Adicionalmente, não nos podemos esquecer que Silicon Valley e os gigantes que o habitam sempre gostaram de se assumir como uma força para o bem. Mas parece ter chegado a altura em que as evidências começam a mostrar o contrário.

Numa extensa reportagem realizada pela revista Fortune em 2016 exactamente sobre o clima de ausência de ética que parece pautar SV – com inúmeros exemplos de start-ups mal comportadas, referia-se que apesar de nenhuma indústria ser imune à fraude, "Silicon Valley sempre se viu a si mesma como uma excepção virtuosa, um local onde nerdsaltruístas toleram o capitalismo só para fazerem do mundo um local melhor. De repente, o Vale está tão desonesto e ganancioso como o resto do mundo dos negócios".

Os observadores da indústria afirmam também que se alguns fundadores se transformam em bons CEOs, o mesmo não acontece com muitos outros, o que acaba por ser um subproduto da própria cultura de Silicon Valley, onde toda a gente idolatra os engenheiros, os designers e os inventores enquanto os gestores são relegados para segundo plano e não são respeitados. "Temos uma epidemia de má gestão", afirma um partnerde uma empresa de capital de risco citado no mesmo artigo da Fortune, acrescentando também que o que faz o mau comportamento mais provável é o facto de as pessoas serem jovens e inexperientes. E, sublinha, quando se dá a pessoas inexperientes o controlo de gigantescas pilhas de dinheiro, lhes dizem que a tradição é para ser ignorada, que quebrar as regras é "normal" no "seu" ambiente de criatividade e singularidade, não é difícil imaginar o que pode acontecer a seguir.

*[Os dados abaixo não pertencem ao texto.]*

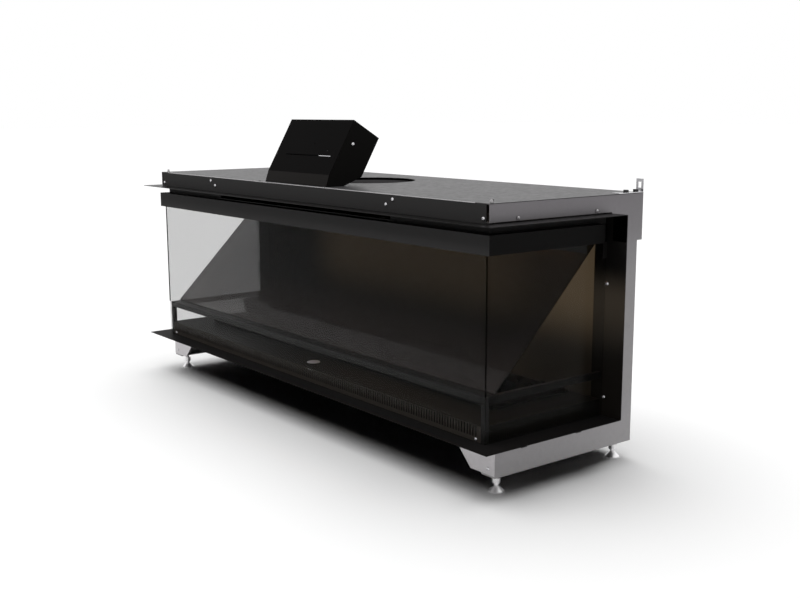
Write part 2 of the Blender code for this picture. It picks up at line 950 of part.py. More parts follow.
def add_log(bm, length, radius, centre, yaw, seed):
    """A bent, tapering branch with a lumpy bark outline, lying on the bed."""
    stations = 12
    around = 11
    rings = []
    for i in range(stations):
        share = i / (stations - 1)
        taper = 1.0 - 0.28 * share + 0.10 * math.sin(5.0 * share + seed)
        bend = 0.35 * radius * math.sin(3.2 * share + seed)
        ring = []
        for j in range(around):
            angle = math.tau * j / around
            lump = 1.0 + 0.10 * math.sin(3 * angle + 2.1 * i + seed)
            lump += 0.06 * math.cos(5 * angle - 1.3 * i)
            reach = radius * taper * lump
            ring.append(Vector((
                (share - 0.5) * length,
                bend + reach * math.cos(angle),
                reach * math.sin(angle),
            )))
        rings.append(ring)
    turn = Matrix.Rotation(yaw, 3, "Z")
    lowest = min(point.z for ring in rings for point in ring)
    lift = Vector(centre) - Vector((0, 0, lowest))
    verts = [[bm.verts.new(turn @ point + lift) for point in ring] for ring in rings]
    for one, two in zip(verts, verts[1:]):
        for j in range(around):
            k = (j + 1) % around
            bm.faces.new((one[j], one[k], two[k], two[j]))
    bm.faces.new(verts[0])
    bm.faces.new(verts[-1])


def make_fire_bed():
    front = fascia_y + bed_front
    low = deck_top_z + seat_gap
    high = low + bed_height
    bm = bmesh.new()
    add_block(bm, (-bed_half_width, bed_half_width), (front, front + bed_depth), (low, high))
    bed = make("ember_bed", bm, paint("ember_resin", (0.05, 0.035, 0.03), 0.8))
    round_edges(bed, bed_rounding)
    bark = paint("charred_bark", (0.035, 0.03, 0.028), 0.9)
    for i, (across, back, turn, long, thick) in enumerate(log_layout_shares):
        centre = (across * bed_half_width, front + back * bed_depth, high + seat_gap)
        bm = bmesh.new()
        add_log(bm, long * log_length, thick * log_radius, centre, turn, float(i))
        make(f"log_{i + 1}", bm, bark, smooth_angle=math.radians(40))


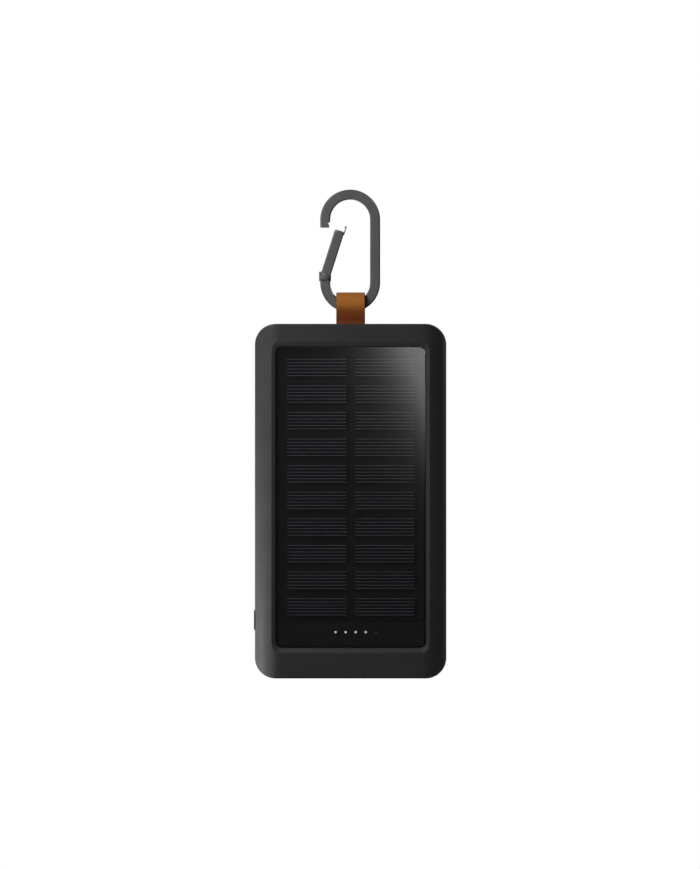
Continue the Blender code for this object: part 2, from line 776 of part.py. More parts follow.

Uma apreciação similar faz o The New York Times sobre o "caminho escorregadio" do Vale e das empresas ali sedeadas. "Enquanto qualquer que seja a indústria se confronta com dilemas morais, Silicon Valley é uma outra órbita. O dinheiro que se ganha na tecnologia é colossal; os mais bem pagos actores de Hollywood, por exemplo, recebem menos do que engenheiros do nível mais baixo durante uma oferta pública inicial [IPO, na sigla em inglês] de uma empresa de tecnologia", assegura. E refere também o facto de muitas das start-ups serem, geralmente, geridas por "miúdos-maravilha" que não têm a experiência de vida necessária para perceber que a suas acções podem ter consequências severas, sendo que estes jovens fundadores (que cresceram a idolatrar Steve Jobs) estão mais preocupados em ganhar do que em qualquer outra coisa.